Thanks to these far more accurate and reliable tests, consumers that buy a Euro 6d-TEMP RDE-compliant vehicle can now be confident that its levels of CO2 and pollutant emissions meet the strict criteria set by the EU.
A recent study by the International Council on Clean Transportation (ICCT) shows that the average diesel engine emits 17% less CO2 emissions than its petrol equivalent in the lower medium passenger vehicle segment. Modern, clean, Euro 6-compliant diesel cars can provide the foundation to meet Europe’s climate targets, by mitigating greenhouse gas emissions from road transport.
City administrations across the EU recognise that newest Euro 6 diesels deliver on the air quality needs of citizens. Brussels, for example, will progressively introduce urban access restrictions for diesels that are not compliant with the latest emissions norm, until 2025. From that date onward, only Euro 6 diesels can enter the city.
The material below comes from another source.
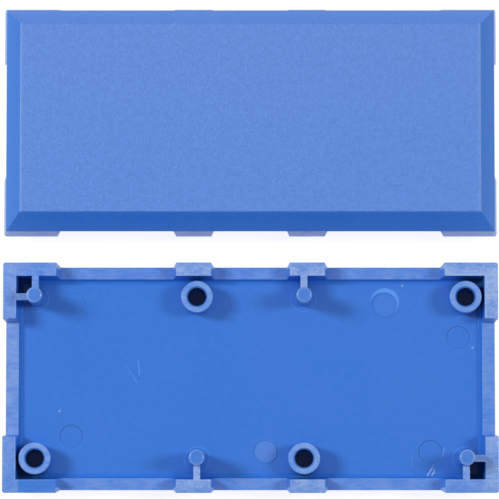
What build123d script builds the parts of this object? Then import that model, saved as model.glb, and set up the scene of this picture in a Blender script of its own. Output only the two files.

In London’s ultra-low emissions zone, from April 2019 all diesels that are not Euro 6-compliant will be subject to a daily charge. Paris is gradually regulating all pre-Euro 5 vehicles until 2020. By progressively banning such older vehicles or charging access to urban areas, air quality will improve over the coming years in cities across the EU.
Diesel engines therefore can continue to play a positive contribution to the economy and the environment. They offer certain tangible benefits to consumers, especially when towing load such as caravans, and diesel remains the preferred choice for commercial operations such as light commercial vans, heavy-duty trucks and buses, thanks to its excellent low-end torque.
The members of the Association for Emissions Control by Catalyst (AECC) produce the technology that reduces the pollutant emissions of diesel and decided to create a Diesel Information Hub, aimed at contributing to the public discourse on the future of mobility and urban air quality by providing clear and concise information on the modern diesel engine.
The Diesel Information Hub provides information including how innovative technologies in the diesel engine help reduce pollutant emissions, how diesel caters to specific driver needs, and what the EU and manufacturers are jointly doing to provide consumers with reliable information about the environmental performance of their vehicle. For more information, please go to www.dieselinformation.aecc.eu.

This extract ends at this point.